4. The operation method according to claim 1, wherein the control information comprises at least one selected from the group of a controlled function, a control range, and a controllability period.

5. The operation method according to claim 4, wherein the step of operating based on the identified control information comprises performing the controlled function within the control range for the controllability period.

6. The operation method according to claim 1, wherein the step of transmitting the first authentication code to the user terminal comprises:

receiving an address of the user terminal through an in-vehicle HMI or from a manager terminal; and

transmitting the first authentication code to the address of the user terminal.

7. The operation method according to claim 1, wherein:

the step of generating the first authentication code comprises generating the first authentication code on a predetermined periodic basis; and

the step of transmitting the first authentication code to the user terminal comprises transmitting the first authentication code generated on the predetermined periodic basis to the user terminal.

8. The operation method according to claim 1, further comprising:

autonomously driving to location coordinates of the user terminal when the first authentication code is transmitted to the user terminal.

9. The operation method according to claim 1, further comprising:

receiving a destination through an in-vehicle HMI or from a manager terminal when the first authentication code is transmitted to the user terminal; and

autonomously driving to the destination.

10. The operation method according to claim 1, wherein the step of identifying the second authentication code through the camera comprises:

turning the camera on when a controllability period corresponding to the control information is reached; and

identifying the second authentication code through the turned on camera for the controllability period.

11. The operation method according to claim 1, wherein the step of performing validation by ascertaining whether the second authentication code is identical to the first authentication code comprises validating the second authentication code when the identified second authentication code is any one of a plurality of first authentication codes stored in a database.

12. The operation method according to claim 1, wherein the step of operating based on the identified control information comprises opening a vehicle door based on the control information.

13. The operation method according to claim 12, wherein the step of opening the vehicle door based on the control information comprises controlling an opening degree of the vehicle door based on the control information.

14. The operation method according to claim 1, wherein the step of operating based on the identified control information comprises autonomously driving within a predetermined constraint based on the control information.

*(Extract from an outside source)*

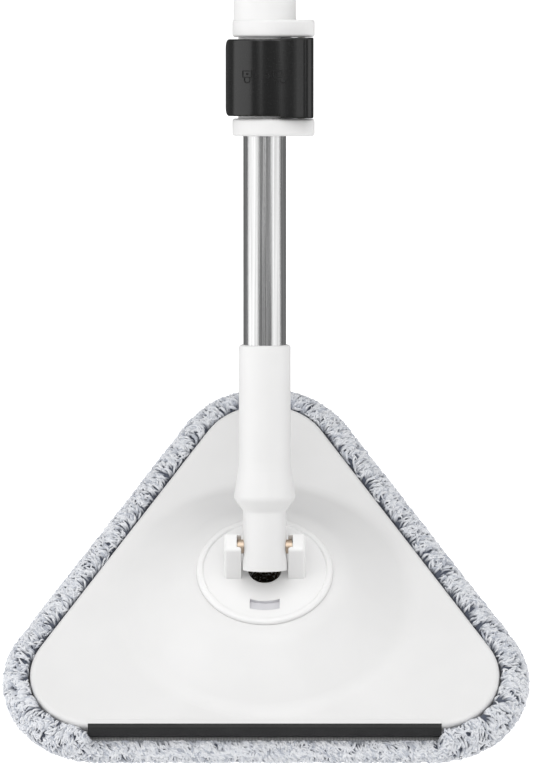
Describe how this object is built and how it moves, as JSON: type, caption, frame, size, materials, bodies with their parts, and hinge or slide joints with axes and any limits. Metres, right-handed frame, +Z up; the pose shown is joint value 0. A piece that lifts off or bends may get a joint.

15. The operation method according to claim 1, further comprising:

receiving additional control information from the user terminal;

transmitting the received additional control information to a manager terminal;

receiving a control approval signal from the manager terminal; and

operating based on the additional control information received from the user terminal in response to the control approval signal.

16. The operation method according to claim 1, further comprising:

transmitting an image captured by the camera to a manager terminal while operating based on the control information.

17. The operation method according to claim 1, further comprising:

transmitting an alert message to a manager terminal upon detection of an operation outside a constraint contained in the control information.

18. The operation method according to claim 1, further comprising:

deleting the first authentication code identical to the second authentication code from a database upon completion of an operation based on the control information.